Yeah. It was experimental work, it was the first time that I'd got colour and twenty-four pages to play with. So I was able to kind of splash out and do a few things that I'd only been able to dream about doing with black and white material.

Watchmen. Like V for Vendetta, there's no objective narrator there and all the characters have very different philosophies.

Well in Watchmen, in some ways you could say that it's grown out of Marvelman in that it has a very dystopic view of the superhero world. Probably, in terms of technique, it kind of grew more out of V for Vendetta.

Yeah, that's what I was thinking, there's that kind of "layered" thing again.

There's that but Watchmen is a lot more complex than V for Vendetta. In pointlessly comparing the two works, what I've often said is that Watchmen has probably got more head and more intellect or something than V for Vendetta but V for Vendetta's got more passion.

Oh, right!

V for Vendetta is very smart, it perhaps doesn't have the sort of multi-layered, crystalline brilliance as something like Watchmen but I think it's got more passion. I think it's got more heart, more emotion in it. That said, there both works that I'm very proud of. Watchmen was at the time about as far as I could imagine taking the mainstream superhero comic. It seemed to take it to some place that was so completely off the map.

Yeah, at the time I was thinking "Well, this is the end of the genre," you know?

Well at the time I think I had vain thoughts, thinking "Oh well, no-one's going to be able to follow this, they'll all just have to stop producing superhero comics and do something more rewarding with their lives" but no, what happened was that it just started a whole genre of pretentious comics or miserable comics - or you could even see, you look at the Image comics of the early '90s, and you could see people who were predominantly superhero artists who hadn't got much of a grasp of writing, trying to sort of lift riffs from Watchmen, Dark Knight, you know, those mid-'80s books. It was like looking at your deformed bastard grandchildren or something like that. Yeah, I think that David Bowie once referred to himself as "The face that launched a thousand pretensions," and you can somehow kind of feel the same way [as] when I saw the actual effect of Watchmen upon comics [which] was probably a kind of deleterious effect, which is not surprizing I guess. Often the better works in any medium have the most negative effect. It's paradoxical but you get, say, something like Harvey Kurtzman's MAD comics in the mid-'50s, which to my mind if I had to pick one single comic book that was the best comic book ever it would be Kurtzman's MAD, that was the best comic book ever in my opinion but the thing is that, brilliant though it was, it doomed us to sixty years of humour comics named after some sort of mental aberration or illness.

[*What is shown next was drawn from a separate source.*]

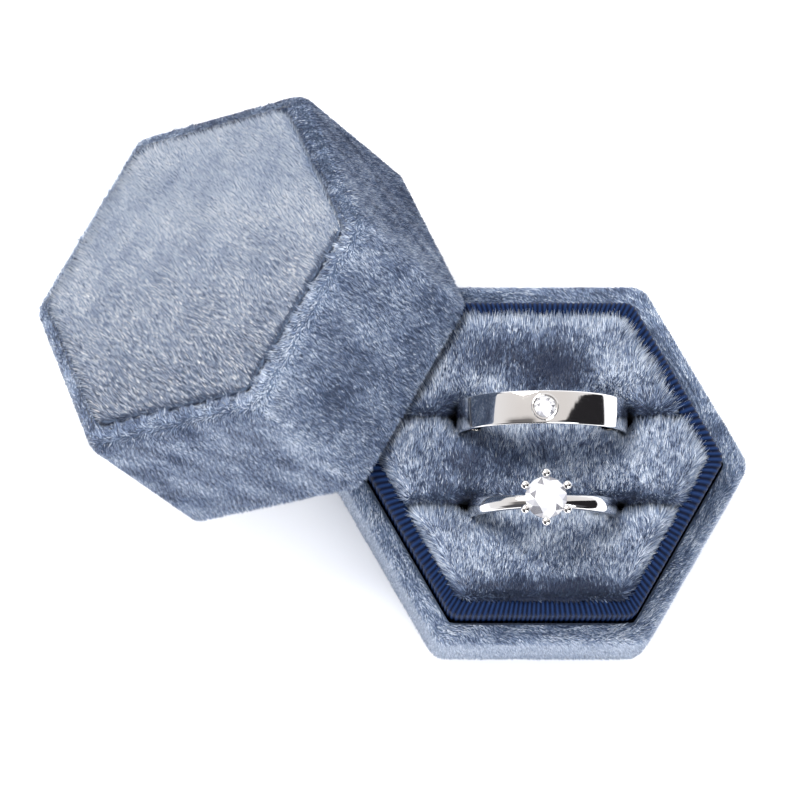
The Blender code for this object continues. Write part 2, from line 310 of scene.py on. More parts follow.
def scatter(corners, per_mm2, seed):
    """Evenly shared random places on triangles, with the triangles' normals."""
    draw = np.random.default_rng(seed)
    cross = np.cross(corners[:, 1] - corners[:, 0], corners[:, 2] - corners[:, 0])
    area = np.linalg.norm(cross, axis=1) / 2
    ends = np.cumsum(area)
    count = int(ends[-1] * per_mm2)
    pick = np.searchsorted(ends, (np.arange(count) + draw.random(count)) * ends[-1] / count)
    pick = np.minimum(pick, len(area) - 1)
    a, b = draw.random((2, count))
    flip = a + b > 1
    a, b = np.where(flip, 1 - a, a), np.where(flip, 1 - b, b)
    base = corners[pick, 0]
    place = base + (corners[pick, 1] - base) * a[:, None] + (corners[pick, 2] - base) * b[:, None]
    return place, cross[pick] / (2 * area[pick, None])


def unit(v):
    return v / np.maximum(np.linalg.norm(v, axis=-1, keepdims=True), 1e-9)


def pile(name, places, normals, lay, body, tone=0.0, length=1.2, lean=52.0, width=0.075, swirl=0.35,
         patch=5.0, seed=1, mottle=0.42, strand=0.95, fine=1.0, grain=1.1, looks=None):
    """Velvet fibres: each is a three-sided spike that leans from its normal towards the lay.

    lay holds one direction for each place.  swirl turns it in patches, and the shade of a fibre
    follows the same patches as a painted sheen, for the lighter and darker lie that brushing gives velvet."""
    draw = np.random.default_rng(seed)
    count = len(places)
    patches = ripple(places, patch, seed + 10) * 0.7 + ripple(places, patch * 0.35, seed + 20) * 0.5
    along = unit(lay - (lay * normals).sum(-1, keepdims=True) * normals)
    across = np.cross(normals, along)
    strands = np.stack([(places * across).sum(-1) * 2.6, (places * along).sum(-1),
                        (places * normals).sum(-1)], -1) * fine
    tufts = ripple(strands, 1.3, seed + 40, 16)
    turn = swirl * ripple(places, patch * 0.8, seed + 30) + 0.10 * tufts + draw.normal(0, 0.13, count)
    way = along * np.cos(turn)[:, None] + across * np.sin(turn)[:, None]
    tilt = np.radians(np.clip(lean + 6 * patches + draw.normal(0, 7, count), 5, 80))[:, None]
    stem = normals * np.cos(tilt) + way * np.sin(tilt)
    sink = 0.08         # how deep the roots stand in the ground
    reach = length * draw.uniform(0.75, 1.2, count)[:, None]
    side = unit(np.cross(stem, normals))
    back = np.cross(stem, side)
    spin = draw.uniform(0, 2 * pi, count)
    root = places - normals * sink
    points = []
    for k in range(3):
        turn_k = spin + k * 2 * pi / 3
        points.append(root + (side * np.cos(turn_k)[:, None] + back * np.sin(turn_k)[:, None]) * width)
    points.append(root + stem * reach)
    points = np.stack(points, 1)
    first = np.arange(count)[:, None] * 4
    faces = np.stack([first + [0, 1, 3], first + [1, 2, 3], first + [2, 0, 3]], 1).reshape(-1, 3)
    shade = 3.0 + mottle * patches + strand * tufts + grain * draw.normal(0, 1, count) + tone
    shade = np.clip(np.floor(shade), 0, 5).astype(int)
    return put_mesh(name, points, faces, looks or FIBRES, body, np.repeat(shade, 3))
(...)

Cracked, Sick, Bug Fuck. There wasn't actually one called Bug Fuck but I always thought there should have been. And they're all going to have a parody of the movies in them and it won't actually be funny because they're only really going through the motions of what Harvey Kurtzman did, they're just trading on a couple of his riffs but they're not actually funny people in the way that Harvey Kurtzman was. And it's like almost anything, if a good movie comes out, it dooms you. If there's a good science fiction movie, you know that for the next ten or fifteen years, science fiction's going to go right down the drain because everybody is just going to be slavishly copying this one particular movie.

Yeah, it's the kind of thing that always happens.

It is. It's just a thing where anything that's good or original, it's probably bad news. [Laughs]. It's going to doom you to ten or fifteen years of things that are neither good nor original.